Areva in May announced a partnership with French companies GDF Suez and Vinci to bid for the right to build wind farms in three of the offshore zones — Dieppe-Le Treport, Courseulles-sur-Mer and Fecamp.
December 5, 2011
Siemens plans to invest €150 million over the next two years to expand its wind power business. The company is contemplating to open two research and development centres, and an offshore “centre of excellence” in Denmark. Siemens Wind Power CEO Jens-Peter Saul said further factories were being planned in the UK, Canada, Russia and India.

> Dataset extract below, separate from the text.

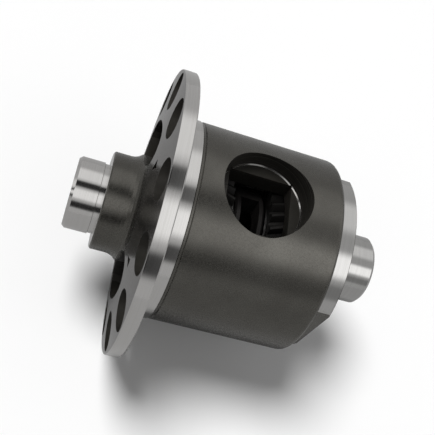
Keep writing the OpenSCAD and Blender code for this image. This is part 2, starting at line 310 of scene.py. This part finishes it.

Meanwhile, Siemens has won its first ever offshore turbine order in China. Guodian-subsidiary Longyuan has given the manufacturer a 48 MW deal for the Rudong inter-tidal project located in Rudong county, Jiangsu province, western China. The project will use 21 Siemens SWT-2.3 MW, 101 turbines. The contract also includes a five-year service agreement. The turbine’ blades will be manufactured at its new Chinese facility.
In October last year, Longyuan won a tender to develop the 200 MW Dafeng offshore project.
In yet another development, Siemens has installed the first prototype of its 6 MW offshore wind turbine, the SWT-6.0-120, with direct drive technology. The prototype has been installed at Høvsøre in Denmark. The offshore wind turbine’s nacelle and rotor weigh under 350 tonnes, something that could cut the cost not only of the nacelle, but also the tower and supporting structures, Siemens says.
“In tendency large wind turbines have always been heavier per megawatt than small ones. The SWT-6.0-120 breaks this rule, having a weight per MW similar to that of many turbines in the 2-3 MW range,” says Henrik Stiesdal, CTO, Siemens Wind Turbine Business Unit. Serial production of the 6 MW offshore wind turbine is scheduled for 2014.
December 5, 2011
Denmark’s Dong Energy and Iberdrola’s subsidiary ScottishPower Renewables have stepped up their collaborative effort to install a mega capacity wind farm off the shore of Irish Sea. Named as the West of Duddon Sands wind farm, the project will encompass a whopping 108, 3.6 wind turbines supplied by Siemens. The 389-MW capacity grand project will incur a humongous cost of $2.56 billion with construction to be started in 2013. Specially made installation vessels would aid in the ambitious building process, so as to accentuate upon the efficiency of construction during all seasons. But the actual productivity (power generation) of the farm will be around 374 MW, taking into account the conventional transmission losses.
August 30, 2011
The country’s cabinet recently approved a series of laws to make possible an exit from atomic energy by the end of 2022, including measures for a massive increase of onshore and offshore wind power, the accelerated expansion of the electricity grid, and more gas-fired generation capacity. Despite being behind schedule on plans for wind parks off Germany’s North and Baltic Seacoasts, the government is sticking to an ambitious offshore wind energy target.
“We want to expand wind power at sea in the next 20 years, to a capacity of 25 GW,” Transport and Construction Minister Peter Ramsauer said. “That is equivalent to the generating capacity of 18-20 nuclear power stations.” The cabinet agreed a gradual phase-out from nuclear power, with one of its 17 nuclear power stations each being switched off in 2015, 2017 and 2019, and three each in 2021 and 2022, Environment Minister Norbert Roettgen said.
In yet another development, the country’s recently introduced energy legislation would benefit offshore wind farms over land-based ones under a government proposal aimed at limiting the cost of new sources of renewable energy as it scraps its nuclear power plants.
Offshore wind park owners will see their guaranteed above market rates decrease starting in 2018, three years later than the government had planned, the Environment Ministry said in a draft law published on its website. Onshore turbine operators will see an annual reduction of 1 per cent in feed-in tariffs from 2012.
August 30, 2011
According to China’s National Energy Administration, the country will increase its offshore wind farm installed capacity to 5 GW in the next five years and create a complete technology and industrial chain to service the growing wind turbine sector.
A renewable energy strategy in the nation’s 12th Five-Year Plan indicates China’s offshore sector is about to enter “a phase of large-scale development” and is estimated to reach 30 GW in 2020. Although China overtook the US last year as the nation with the most installed wind farm capacity, reaching 43 GW in total, almost all of that was generated from its onshore sector.
The National Energy Bureau (NEB) will launch preparation work for the second public bidding on offshore wind power concession projects in the second half year of 2011 and is scheduled to complete the bidding in the first half year of 2012. The total construction scale will be between 1.5 GW and 2 GW. China’s first offshore project, the East Sea Bridge Offshore Wind Farm, having a capacity of 102 MW, started operating in June 2010. It comprises 34 units of 3-MW Sinovel turbines.